The Mechanobiology section is focused on understanding how mechanical forces regulate specific cell-signaling mechanisms, and how these mechanisms are used by individual cell-types to modify the material properties and mechanical behavior of bone. Ongoing research is currently investigating how exercise, as a form of mechanical loading, can be used to improve bone adaptation as a treatment and prevention strategy for musculoskeletal diseases such as osteoporosis.
The Musculoskeletal Genetics section focuses on genetic diseases of cartilage, bone, and muscle. We have active projects that stem from our mutation screening efforts including the role of SHIP2 in skeletal mineralization in opsismodydplasia, the contribution of MTM1 to muscle formation in myotubular myopathy and the role of the collagen VI genes in congenital muscular dystrophy. Other areas of interest include studies into the response of cartilage to microgravity, and cartilage regeneration.
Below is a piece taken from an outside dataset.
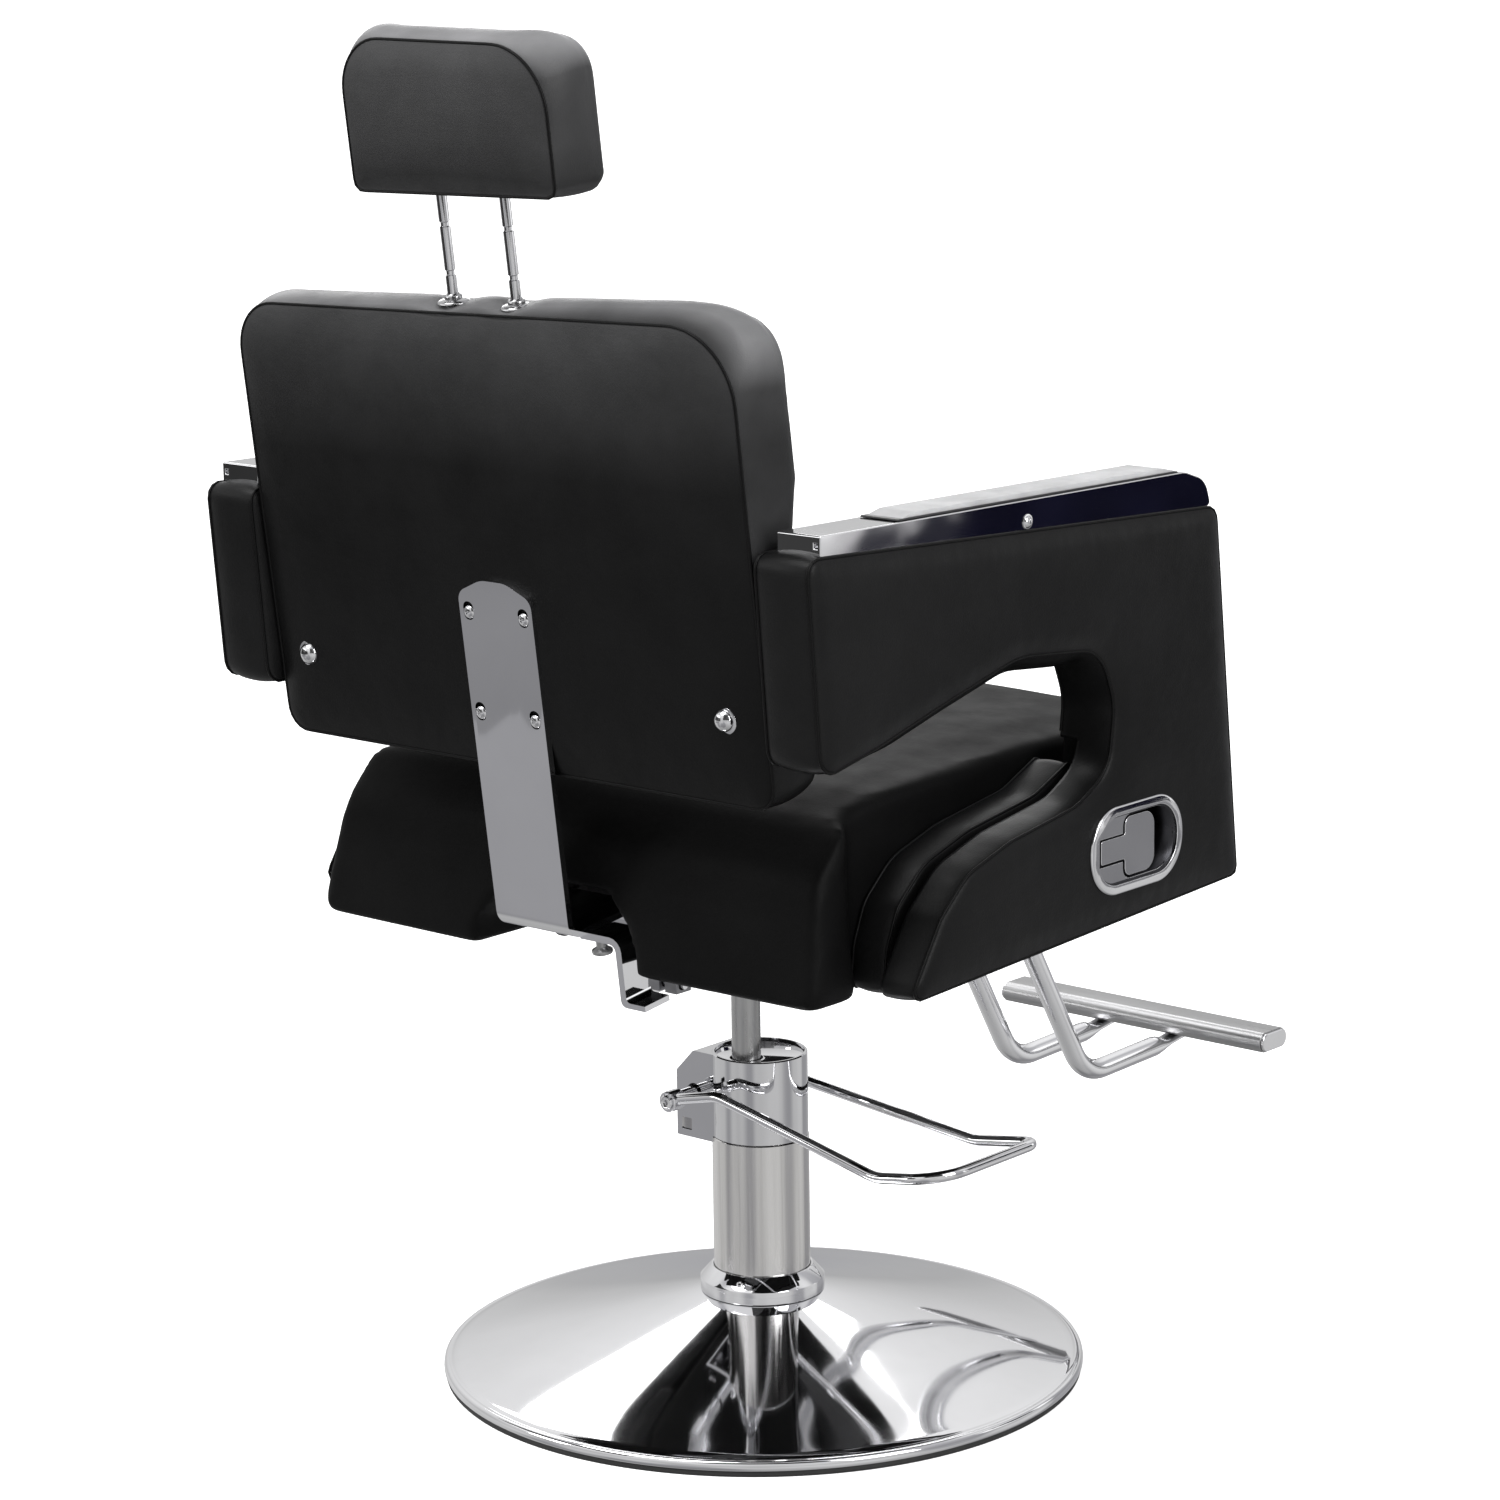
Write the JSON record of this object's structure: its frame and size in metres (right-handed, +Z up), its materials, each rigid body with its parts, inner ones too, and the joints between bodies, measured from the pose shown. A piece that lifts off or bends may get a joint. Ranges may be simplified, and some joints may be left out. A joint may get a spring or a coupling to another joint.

We are actively using RNA-based CRISPR approaches to develop therapies for musculoskeletal genetic disease and have produced several novel tools for these studies including a Universal CRISPR vector system. Please contact us if you are interested to using these reagents for your research
The Biomechanics section is focused on improving the diagnosis of bone fracture risk associated with osteoporosis and improving techniques for preventing and treating fractures. High-resolution imaging, computer simulation, mechanical testing, and microscopy techniques are used to estimate how mechanical stress is distributed in bone, quantify the chemical and structural make-up of tissue, and estimate bone strength and fracture risk. New techniques are developed using imaging modalities such as tomosynthesis, in order to quantify bone qualities that predict fracture risk.
The Herrick-Davis Motion Analysis Laboratory studies the dynamic function of human joints and the extent to which mechanical factors are associated with degenerative joint and soft-tissue diseases. On-going studies are aimed at understanding how the treatment of rotator cuff tears affects long-term shoulder function, the extent to which pre-operative imaging can predict post-operative shoulder function, and the impact of fusion and artificial disc replacement on spine motion.
Gait and Cognition
The Gait & Cognition Laboratory focuses on understanding how the central nervous system (CNS) controls the human body, and uses such understanding to identify and prevent musculoskeletal disorders associated with cognitive impairments. Theoretical and applied studies are performed, which include: 1) modeling and simulation of the human body, 2) using motor control concepts to understand how the CNS regulates human movement, and 3) understanding the links between brain abnormalities and movement disorders.